There is one deeply entrenched view that Romania had solid traditions regarding the right-wing political thought and was poorly represented to the left of the political spectrum. One tends to name, to that end, great personalities who lived before WWII and to find explanations in the mentality of a rural society or of the orthodox creed. But not all great personalities serving as examples, like Mircea Eliade, Emil Cioran or Constantin Noica, were that great at the time, and obviously not all the political right went to the extreme of the political right.

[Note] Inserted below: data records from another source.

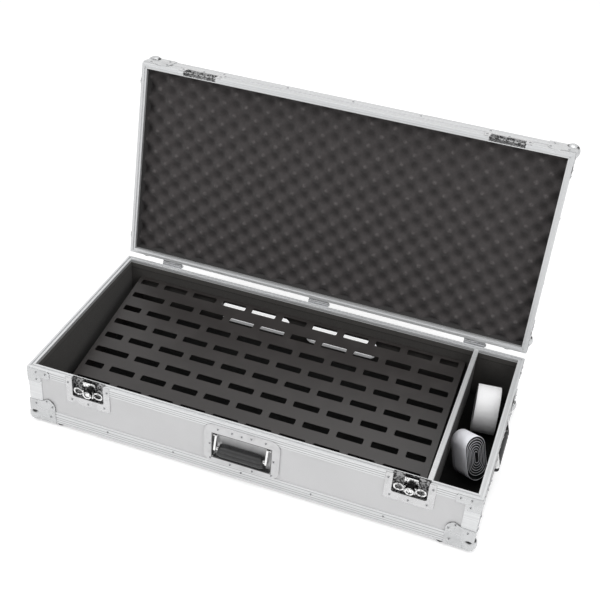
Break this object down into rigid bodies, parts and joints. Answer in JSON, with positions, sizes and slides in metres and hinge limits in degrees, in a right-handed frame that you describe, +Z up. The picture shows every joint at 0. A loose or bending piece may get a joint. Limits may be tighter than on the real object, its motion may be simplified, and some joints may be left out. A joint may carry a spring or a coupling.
{
  "type": "guitar pedal flight case",
  "caption": "Flight case with a slotted sloping pedal plate, side compartment with hook-and-loop tape rolls, foam-lined hinged lid, recessed latches and handles.",
  "frame": {"origin": "centre of the whole open case's box, on the floor under the feet", "axes": "+X along the case towards the tape compartment, +Y from the latch side to the hinge side, +Z up"},
  "size_m": [0.992, 0.6288, 0.6062],
  "materials": {
    "laminated_board": "grey plastic laminate, satin, on plywood",
    "aluminium_extrusion": "anodised satin",
    "bright_hardware": "bright plated",
    "corner_steel": "zinc plated",
    "hinge_steel": "zinc plated",
    "rubber": "matt black",
    "felt": "black felt",
    "felt_covered_board": "plywood covered with black felt",
    "foam": "dark egg-crate foam",
    "powder_coat": "satin black powder coat",
    "hook_tape": "pale woven hook tape",
    "loop_tape": "pale woven loop tape"
  },
  "bodies": {
    "case_base": {"base_ball_corners": "corner_steel", "base_corner_angles": "aluminium_extrusion", "base_corner_braces": "corner_steel", "base_edge_angles": "aluminium_extrusion", "base_feet": "rubber", "base_floor_panel": "laminated_board", "base_front_panel": "laminated_board", "base_left_panel": "laminated_board", "base_lining": "felt", "base_rear_panel": "laminated_board", "base_right_panel": "laminated_board", "base_rim_profiles": "aluminium_extrusion", "divider_cap": "aluminium_extrusion", "divider_panel": "felt_covered_board", "front_handle_plate": "corner_steel", "hinge_base_leaves": "hinge_steel", "hinge_pins": "hinge_steel", "latch_left_dish": "bright_hardware", "latch_right_dish": "bright_hardware", "left_handle_plate": "corner_steel", "right_handle_plate": "corner_steel"},
    "lid": {"hinge_lid_leaves": "hinge_steel", "lid_ball_corners": "corner_steel", "lid_corner_angles": "aluminium_extrusion", "lid_edge_angles": "aluminium_extrusion", "lid_foam": "foam", "lid_front_panel": "laminated_board", "lid_keeper_left": "bright_hardware", "lid_keeper_right": "bright_hardware", "lid_left_panel": "laminated_board", "lid_rear_panel": "laminated_board", "lid_right_panel": "laminated_board", "lid_rim_profiles": "aluminium_extrusion", "lid_top_panel": "laminated_board"},
    "front_handle": {"front_handle_bail": "bright_hardware", "front_handle_grip": "rubber"},
    "latch_left_hook": {"latch_left_hook": "bright_hardware"},
    "latch_left_rotor": {"latch_left_rotor": "bright_hardware"},
    "latch_left_wing_a": {"latch_left_wing_a": "bright_hardware"},
    "latch_left_wing_b": {"latch_left_wing_b": "bright_hardware"},
    "latch_right_hook": {"latch_right_hook": "bright_hardware"},
    "latch_right_rotor": {"latch_right_rotor": "bright_hardware"},
    "latch_right_wing_a": {"latch_right_wing_a": "bright_hardware"},
    "latch_right_wing_b": {"latch_right_wing_b": "bright_hardware"},
    "left_handle": {"left_handle_bail": "bright_hardware", "left_handle_grip": "rubber"},
    "pedal_plate": {"pedal_plate": "powder_coat"},
    "right_handle": {"right_handle_bail": "bright_hardware", "right_handle_grip": "rubber"},
    "tape_roll_front": {"tape_roll_front": "hook_tape"},
    "tape_roll_rear": {"tape_roll_rear": "loop_tape"}
  },
  "joints": [
    {"name": "lid_hinge", "type": "hinge", "parent": "case_base", "child": "lid", "pos_m": [0, 0.16616, 0.1476], "axis": [1, 0, 0], "range_deg": [0, 100.6]},
    {"name": "latch_left_turn", "type": "hinge", "parent": "case_base", "child": "latch_left_rotor", "pos_m": [-0.342, -0.29844, 0.115], "axis": [0, 1, 0], "range_deg": [0, 90]},
    {"name": "latch_left_wing_a_fold", "type": "hinge", "parent": "latch_left_rotor", "child": "latch_left_wing_a", "pos_m": [-0.3525, -0.29624, 0.115], "axis": [0, 0, 1], "range_deg": [0, 90]},
    {"name": "latch_left_wing_b_fold", "type": "hinge", "parent": "latch_left_rotor", "child": "latch_left_wing_b", "pos_m": [-0.3315, -0.29624, 0.115], "axis": [0, 0, -1], "range_deg": [0, 90]},
    {"name": "latch_left_hook_rise", "type": "slide", "parent": "case_base", "child": "latch_left_hook", "axis": [0, 0, 1], "range_m": [0, 0.012]},
    {"name": "latch_right_turn", "type": "hinge", "parent": "case_base", "child": "latch_right_rotor", "pos_m": [0.342, -0.29844, 0.115], "axis": [0, 1, 0], "range_deg": [0, 90]},
    {"name": "latch_right_wing_a_fold", "type": "hinge", "parent": "latch_right_rotor", "child": "latch_right_wing_a", "pos_m": [0.3315, -0.29624, 0.115], "axis": [0, 0, 1], "range_deg": [0, 90]},
    {"name": "latch_right_wing_b_fold", "type": "hinge", "parent": "latch_right_rotor", "child": "latch_right_wing_b", "pos_m": [0.3525, -0.29624, 0.115], "axis": [0, 0, -1], "range_deg": [0, 90]},
    {"name": "latch_right_hook_rise", "type": "slide", "parent": "case_base", "child": "latch_right_hook", "axis": [0, 0, 1], "range_m": [0, 0.012]},
    {"name": "front_handle_swing", "type": "hinge", "parent": "case_base", "child": "front_handle", "pos_m": [-0.001, -0.29544, 0.106], "axis": [-1, 0, 0], "range_deg": [0, 80]},
    {"name": "right_handle_swing", "type": "hinge", "parent": "case_base", "child": "right_handle", "pos_m": [0.477, -0.06944, 0.106], "axis": [0, -1, 0], "range_deg": [0, 80]},
    {"name": "left_handle_swing", "type": "hinge", "parent": "case_base", "child": "left_handle", "pos_m": [-0.477, -0.06944, 0.106], "axis": [0, 1, 0], "range_deg": [0, 80]},
    {"name": "pedal_plate_lift", "type": "slide", "parent": "case_base", "child": "pedal_plate", "axis": [0, 0, -1], "range_m": [-0.16, 0]},
    {"name": "tape_roll_front_lift", "type": "slide", "parent": "case_base", "child": "tape_roll_front", "axis": [0, 0, -1], "range_m": [-0.16, 0]},
    {"name": "tape_roll_rear_lift", "type": "slide", "parent": "case_base", "child": "tape_roll_rear", "axis": [0, 0, -1], "range_m": [-0.16, 0]}
  ],
  "couplings": [
    {"joint": "latch_left_turn", "follows": "latch_left_wing_b_fold", "ratio": 1},
    {"joint": "latch_left_wing_a_fold", "follows": "latch_left_wing_b_fold", "ratio": 1},
    {"joint": "latch_left_hook_rise", "follows": "latch_left_wing_b_fold", "m_per_rad": 0.0076394},
    {"joint": "latch_right_turn", "follows": "latch_right_wing_b_fold", "ratio": 1},
    {"joint": "latch_right_wing_a_fold", "follows": "latch_right_wing_b_fold", "ratio": 1},
    {"joint": "latch_right_hook_rise", "follows": "latch_right_wing_b_fold", "m_per_rad": 0.0076394}
  ]
}
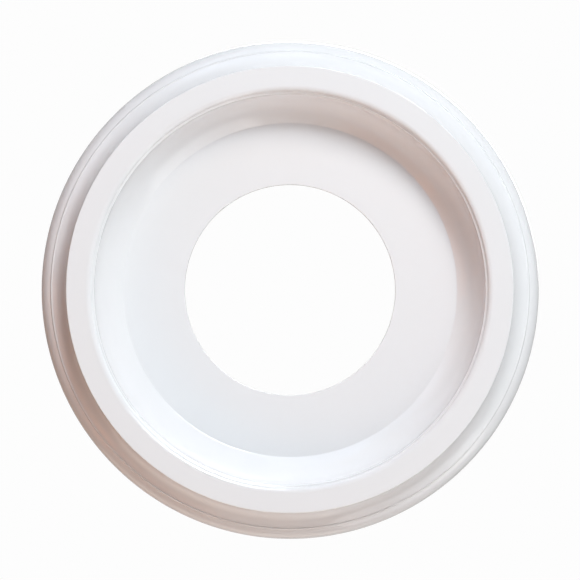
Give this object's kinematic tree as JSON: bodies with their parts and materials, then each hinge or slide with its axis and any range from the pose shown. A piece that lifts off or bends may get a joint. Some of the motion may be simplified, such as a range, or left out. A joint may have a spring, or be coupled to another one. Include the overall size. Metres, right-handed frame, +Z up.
{
  "type": "ceiling rose",
  "caption": "Round moulded ceiling rose with a wide central hole, a flat recess for a light's canopy, a raised ring and coved, rounded edges.",
  "frame": {"origin": "centre of the back, on the ceiling plane", "axes": "+Z up, out of the back into the ceiling and along the rose's own axis; the face looks to -Z; +X and +Y lie in the ceiling plane"},
  "size_m": [0.2476, 0.2476, 0.026],
  "materials": {
    "gloss_white_plastic": "smooth moulded gloss white"
  },
  "bodies": {
    "root": {"ceiling_rose": "gloss_white_plastic"}
  },
  "joints": []
}
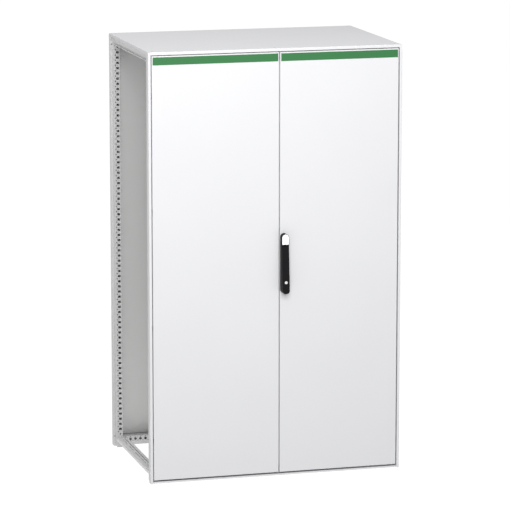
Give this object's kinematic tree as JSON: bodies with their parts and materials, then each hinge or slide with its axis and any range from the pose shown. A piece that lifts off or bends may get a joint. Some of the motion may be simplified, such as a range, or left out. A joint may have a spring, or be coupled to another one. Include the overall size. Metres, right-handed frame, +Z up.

On the other hand, one tends to forget the great number of bright left-wing personalities we had. Obviously, one cannot put on a pair Alexandru Sahia with Nae Ionescu. But the string of people like Gherea-Stere-Ibraileanu-Zeletin-Ralea cannot be overlooked. Then there were Eugen Ionescu, Eugen Lovinescu, Mihail Sebastian, and many others who balance the view on what Romania was like.
It goes without saying that it is pointless to identify a political right if there is no political left to be weighed against. In other words, one cannot be to the right unless someone else stays to the left. Also worth noting is the demise of the conservative right after WWI and the leaning to the left of the Peasant Party (Christian-Democrats).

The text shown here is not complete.